Plants with more than 10% oil content have potential industrial value. As indicated in Table 1, nine of the 10 plant species have oil contents greater than 10%. The high oil content (≥40.1%) is found in the seeds of X. sorbifolia, Ximenia caffra Sond., M. oleifera, and A. truncatum. Given a certain oil content, the ratio of NA to total FAs can best reflect the utilization value of a plant species as a raw material for NA extraction. Eight out of 10 plant species have NA contents greater than 2%. The highest NA content (≥63.0%) is found in M. oleifera, Cardamine graeca L., and Tropaeolum speciosum Poepp seeds. & Endl (T. speciosum). Considering the above two factors, among the 10 plant species, the seeds of M. oleifera, T. speciosum, and Lunaria annua L./Lunaria biennis Moench (L. annua) have both high oil and NA contents and are thus potential candidates for the development of NA products.

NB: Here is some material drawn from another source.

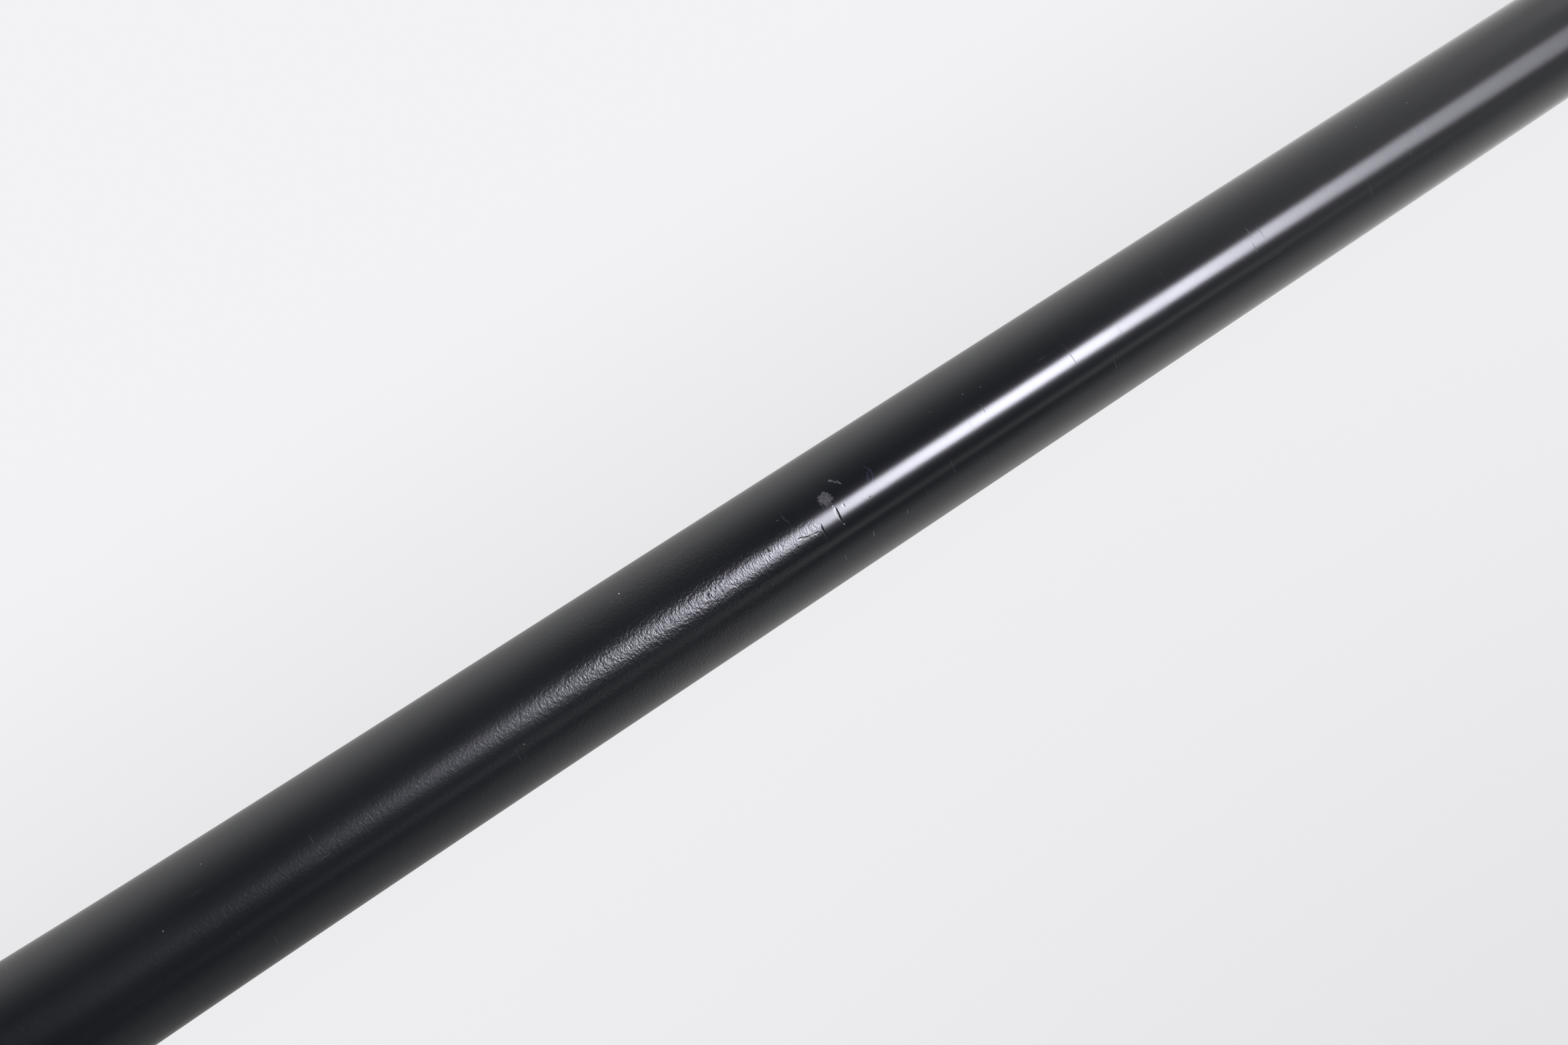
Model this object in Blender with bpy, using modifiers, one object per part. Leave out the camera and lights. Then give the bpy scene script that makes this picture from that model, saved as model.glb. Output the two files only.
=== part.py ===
"""A long, slender alloy baseball bat (fungo proportions), modelled as its separate pieces.

Every piece is turned about the bat's axis. A station is a distance along that axis from the
knob's end face, and each outline is a list of (radius, station) points. Station grows from
the knob towards the barrel, and an outline runs down its outer side, from high to low station.
"""
import math

import bpy

MM = 0.001

# Overall sizes.
BAT_LENGTH = 939.8 * MM          # 37 inches, knob face to cap face
HANDLE_RADIUS = 11.1 * MM        # 7/8 inch handle tube
BARREL_RADIUS = 28.6 * MM        # 2 1/4 inch barrel
KNOB_RADIUS = 24.0 * MM
GAP = 0.3 * MM                   # clearance between pieces that touch
SEGMENTS = 40                    # facets round each turned piece

# Alloy shell: handle, taper and barrel in one drawn tube.
SHELL_START = 2.7 * MM
SHELL_END = 926.4 * MM
TAPER_START = 450.0 * MM
TAPER_END = 800.0 * MM
TAPER_STEPS = 20
TAPER_POWER = 3.0                # how late the handle starts to swell
HANDLE_WALL = 2.4 * MM
BARREL_WALL = 2.3 * MM
BARREL_RIM_CHAMFER = 0.5 * MM
HANDLE_STATIONS = 6

# Knob: a turned ring welded over the handle's end.
KNOB_LENGTH = 20.0 * MM
KNOB_NECK_RADIUS = 12.6 * MM
KNOB_RIM_LOW = 3.0 * MM          # station where the rim's straight band starts
KNOB_RIM_HIGH = 7.0 * MM         # and where it ends
KNOB_LOWER_ROUND = 3.0 * MM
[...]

Nervonic acid is the major FA in M. oleifera and accounts for 55.7–67.0% of the total FAs in this plant, the oil content of which ranges from 58.0% to 63.0%. M. oleifera has the highest NA content reported thus far in any seed fat. However, M. oleifera is a rare and endangered woody oil plant that grows naturally in western Guangxi and southeast Yunnan in China, and its narrow distribution, in addition to its protected status, limits its development and industrialization. T. speciosum, a unique perennial herbaceous plant species from Chile, has a seed oil content of 12.3∼26.0%, with NA remarkably constituting 40.0∼45.4% of the total FA content. However, its seeds are difficult to obtain and reproduce. L. annua is a biennial herbaceous oil crop considered a niche crop beyond its ornamental value in many countries. The oil content of its seeds is 25%∼35%, with NA accounting for 14.0∼24.2% of the total FA content but with EA constituting up to 50%. The seed yields of L. annua vary greatly (800–2000 kg/ha), and seed shattering and the associated harvesting difficulties are long-standing problems. In addition, due to its high EA content, L. annua oil cannot meet the nutraceutical and pharmaceutical NA oil requirements of a high NA content but very low EA (< 5%) content, as diets rich in EA have toxic effects on the heart.